R Trivedi (Expert) 08 May 2013
Although Gujrat High Court, Delhi High Courts have ruled specifically that NI trials must be summary trial as per s.143, still many trial courts try this as summon trial... Your question is good and try based on following;


1. In Summary case the same judge irrespective any other thing must decide.

2. Was your trial specifically ordered as summon trial by magistrate under S.143 ?

3. In the court, all the trials are happening as summary or summon ?

The point is if the court is making a wholesale irregularity against S.143 then S.465 of CrPc cannot help.

4. Did you cross examine all the witness of prosecution ? Did all the witness gave specific examination chief.

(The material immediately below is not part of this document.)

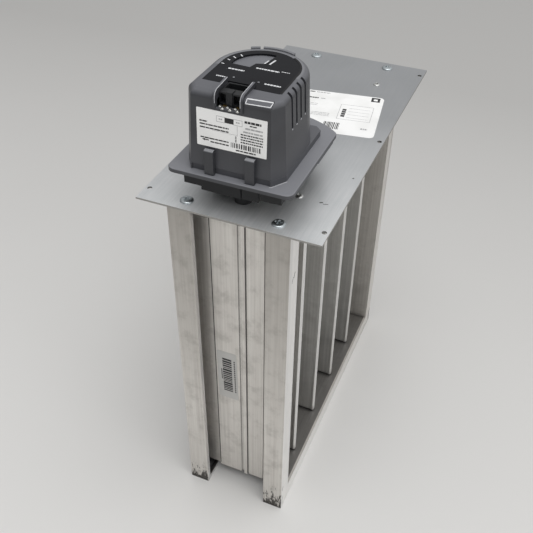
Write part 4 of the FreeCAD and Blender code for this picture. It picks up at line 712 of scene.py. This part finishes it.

why I am asking this is that in cases under s.138 if tried as per law,then no examination in chief is required, and all the witness must be called for cross on application. So just see if the court has made a mess of it by partly following both the procedure.

You can certainly raise this issue with higher court and you must succeed to the extent of getting trial again.

R Trivedi (Expert) 08 May 2013
Please note that as per S.143 of NI Act, a magistrate can only convert the trial to summon trial only if he feels (with reasoned order) that there is a possibility of more than one year imprisonment, not otherwise.


I have been expressing this in this forum that this is substantial irregularity trial courts are following and it must be objected to. Courts cannot take refuge in S.465 of CrPC because it is against the statue to carry out normal summon trial from day one without a written order.


No party can be prejudiced or put to harassment due to ignorance of the court. Please refer to Rajesh Agarwal order of Delhi High Court, also there are many orders by SC especially Mandvi Coop Bank case, which bounds the trial court to follow the procedure as laid out in act. Once there is an order by the Apex court and by few HCs then trial court cannot decide the course on its own.